UK car production recorded a sharp decline in February, raising fresh concerns about the health of the automotive sector even before the full impact of escalating global tensions was felt.
Figures released by the Society of Motor Manufacturers and Traders show that vehicle output fell by 17 per cent compared with the same month in 2025, driven largely by a steep drop in exports.
Industry leaders have warned that the situation is likely to deteriorate further, as geopolitical instability and rising energy prices place additional strain on manufacturers and consumer demand.
The UK automotive industry relies heavily on overseas markets, exporting around 81 per cent of vehicles produced domestically. While exports to the European Union saw a modest 5 per cent increase, shipments to the United States fell by 34 per cent and exports to China plunged by 66 per cent.
This contributed to an overall export decline of 12 per cent, reflecting weakening demand in key global markets.
Pressure has intensified in China, where domestic manufacturers are gaining ground, as well as in the US, where tariffs introduced by Donald Trump continue to impact international trade.
Mike Hawes, chief executive of the SMMT, described the downturn as deeply concerning, stating: “Another decline for UK vehicle production and exports is extremely worrying, given these figures pre-date the crisis in the Middle East.”

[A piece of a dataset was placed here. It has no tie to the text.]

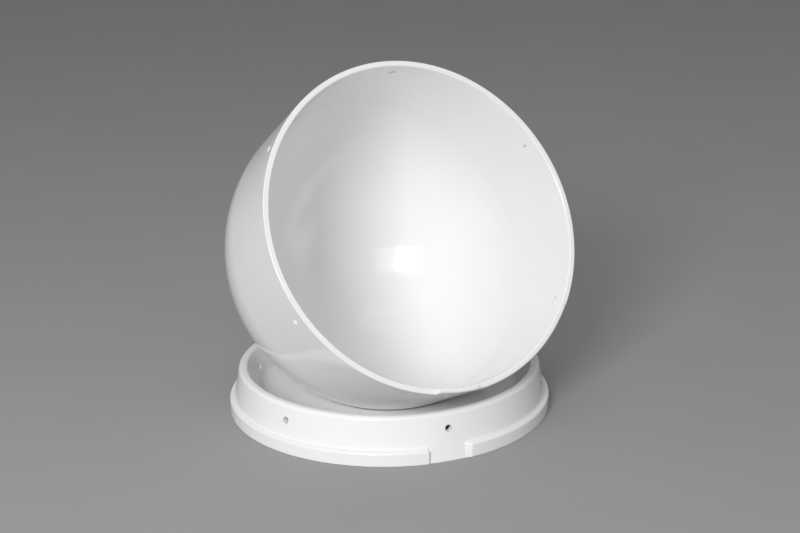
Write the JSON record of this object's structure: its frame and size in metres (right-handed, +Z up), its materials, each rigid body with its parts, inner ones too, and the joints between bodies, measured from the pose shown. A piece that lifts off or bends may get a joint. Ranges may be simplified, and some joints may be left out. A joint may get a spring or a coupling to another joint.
{
  "type": "radar dome",
  "caption": "Opened marine radome: a white gelcoated fibreglass dome stands tilted, mouth out, in its round base tray, which has a screw collar and a stepped foot.",
  "frame": {"origin": "middle of the outline seen from above, at the surface that the base stands on", "axes": "+Z up, along the base axis; the open mouth of the dome looks towards -Y and a little to +X"},
  "size_m": [0.3396, 0.3276, 0.3395],
  "materials": {
    "base_gelcoat": "white gelcoat over glass fibre",
    "dome_gelcoat": "white gelcoat over glass fibre",
    "backing_plate": "mill",
    "spacer_nylon": "moulded",
    "bush_zinc": "zinc plated"
  },
  "bodies": {
    "base": {"base_shell": "base_gelcoat", "spacer_tube_1": "spacer_nylon", "spacer_tube_2": "spacer_nylon", "spacer_tube_3": "spacer_nylon", "spacer_tube_4": "spacer_nylon", "spacer_tube_5": "spacer_nylon", "spacer_tube_6": "spacer_nylon", "backing_ring": "backing_plate", "threaded_bush_1": "bush_zinc", "threaded_bush_2": "bush_zinc", "threaded_bush_3": "bush_zinc", "threaded_bush_4": "bush_zinc"},
    "dome": {"dome_shell": "dome_gelcoat"}
  },
  "joints": [
    {"name": "dome_lift", "type": "slide", "parent": "base", "child": "dome", "axis": [0, 0, 1], "range_m": [0, 0.32]}
  ]
}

He added: “While the sector has made efforts to build resilience into its logistics and supply chains post-Covid, the conflict adds further strain.”

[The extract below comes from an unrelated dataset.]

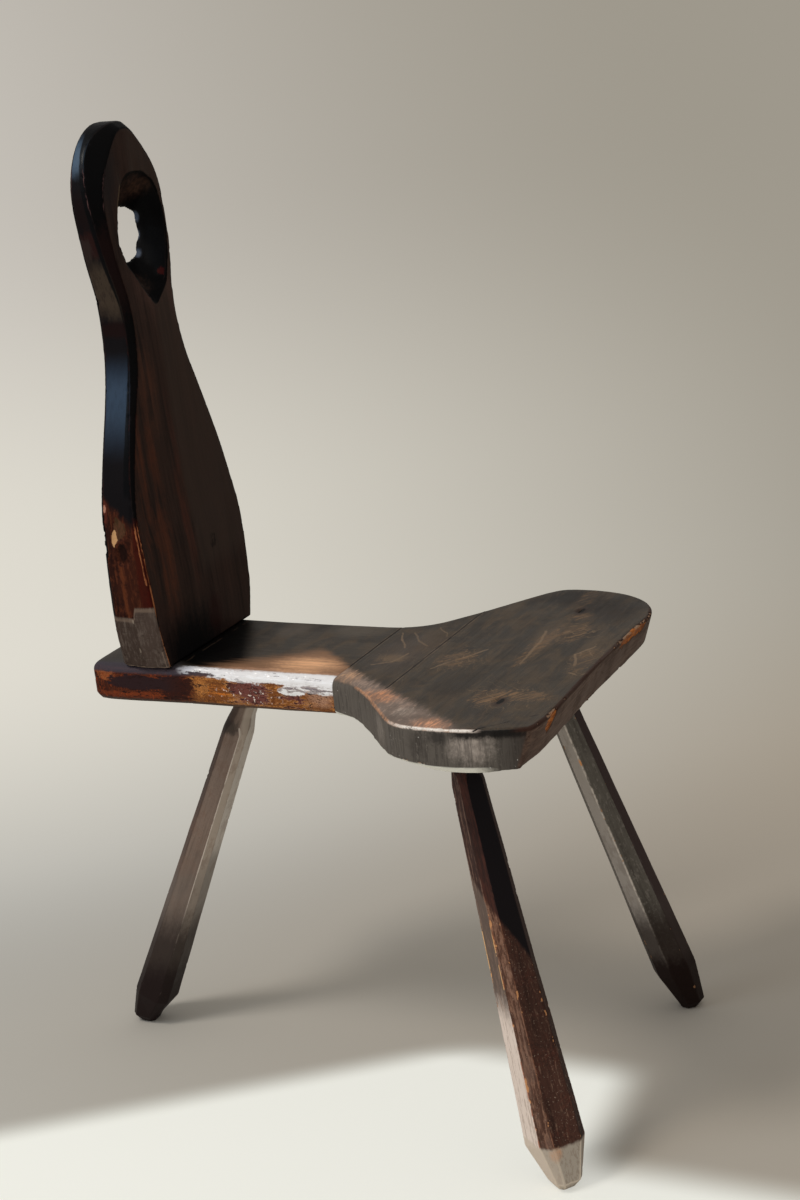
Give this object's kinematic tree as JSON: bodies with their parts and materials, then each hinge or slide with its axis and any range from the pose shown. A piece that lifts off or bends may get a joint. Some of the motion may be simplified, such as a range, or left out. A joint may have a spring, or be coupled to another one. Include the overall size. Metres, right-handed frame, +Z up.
{
  "type": "plank-back chair",
  "caption": "Carved solid-wood stool chair: broad waisted seat on splayed hewn legs, with one shaped back plank pierced by a grip hole.",
  "frame": {"origin": "on the floor, at the centre of the chair's footprint box", "axes": "+Z up, the sitter faces -Y, +X is the sitter's left"},
  "size_m": [0.3711, 0.5334, 0.8646],
  "materials": {
    "stained_plank": "dark stain under worn gloss varnish",
    "stained_seat": "dark stain under worn satin varnish",
    "stained_legs": "dark stain under satin varnish",
    "plain_wood": "bare, planed"
  },
  "bodies": {
    "root": {"back_plank": "stained_plank", "seat_rear_board": "stained_seat", "seat_middle_board": "stained_seat", "seat_front_board": "stained_seat", "front_leg_right": "stained_legs", "front_leg_left": "stained_legs", "rear_leg": "stained_legs", "rear_joint_dowels": "plain_wood", "front_joint_dowels": "plain_wood", "back_dowels": "plain_wood"}
  },
  "joints": []
}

The industry is bracing for further disruption, as rising energy costs and supply chain instability linked to the Middle East conflict are expected to hit production and demand in the coming months.
Production of electric and hybrid vehicles also declined, falling by 3 per cent to 26,629 units, although these models still accounted for around 40 per cent of total output.

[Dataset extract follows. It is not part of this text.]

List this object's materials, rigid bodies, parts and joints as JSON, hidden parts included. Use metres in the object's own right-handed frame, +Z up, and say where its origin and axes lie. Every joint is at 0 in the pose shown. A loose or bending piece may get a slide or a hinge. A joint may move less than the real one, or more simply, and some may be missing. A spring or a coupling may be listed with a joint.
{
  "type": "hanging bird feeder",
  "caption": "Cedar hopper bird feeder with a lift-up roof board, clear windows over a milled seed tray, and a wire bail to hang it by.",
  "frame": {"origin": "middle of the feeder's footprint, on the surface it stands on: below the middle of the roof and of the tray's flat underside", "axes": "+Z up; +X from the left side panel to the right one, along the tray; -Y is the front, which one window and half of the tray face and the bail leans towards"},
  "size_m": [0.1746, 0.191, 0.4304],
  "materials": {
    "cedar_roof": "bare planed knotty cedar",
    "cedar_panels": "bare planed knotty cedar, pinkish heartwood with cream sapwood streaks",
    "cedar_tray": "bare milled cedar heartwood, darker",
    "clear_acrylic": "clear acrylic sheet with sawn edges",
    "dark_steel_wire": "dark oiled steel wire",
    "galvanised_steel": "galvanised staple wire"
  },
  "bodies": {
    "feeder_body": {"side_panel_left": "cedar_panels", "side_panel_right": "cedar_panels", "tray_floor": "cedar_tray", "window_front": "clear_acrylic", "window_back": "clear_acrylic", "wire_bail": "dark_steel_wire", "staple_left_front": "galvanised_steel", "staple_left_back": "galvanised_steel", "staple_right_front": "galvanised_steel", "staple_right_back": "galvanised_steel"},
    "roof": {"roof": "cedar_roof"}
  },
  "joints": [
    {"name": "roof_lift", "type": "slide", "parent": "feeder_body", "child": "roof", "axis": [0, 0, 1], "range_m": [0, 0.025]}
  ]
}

The downturn comes amid longer-term structural challenges. UK vehicle production fell to its lowest level since 1952 last year, excluding the pandemic period, highlighting ongoing difficulties within the sector.
This trend stands in contrast to the ambitions of the Labour Party, which has set a target of producing 1.3 million vehicles annually by 2035—nearly double the 764,715 cars and vans manufactured in 2025.
Further uncertainty surrounds proposed European “Made in Europe” rules, which could affect UK manufacturers if the country is not granted full participation.
Japanese carmaker Nissan has warned that such measures could jeopardise operations at its Sunderland plant, the UK’s largest car factory, employing around 6,000 people.
The facility has the capacity to produce 600,000 vehicles annually, though current output remains well below that level due to subdued demand.
The SMMT urged closer cooperation between governments, stating: “Governments must work together to extend full, trusted partner status to the UK automotive sector to ensure choice and affordability for consumers, particularly of zero emission vehicles, on both sides of the Channel.”
Wider industry challenges are also emerging. Volkswagen recently announced plans to cut 50,000 jobs over the coming decade, citing declining sales in China and ongoing trade pressures.
Emily Sawicz, an analyst at RSM, warned that the sector is approaching a critical point, describing it as being at “crisis point”. She added that geopolitical tensions would further increase costs and disrupt supply chains for key materials such as aluminium.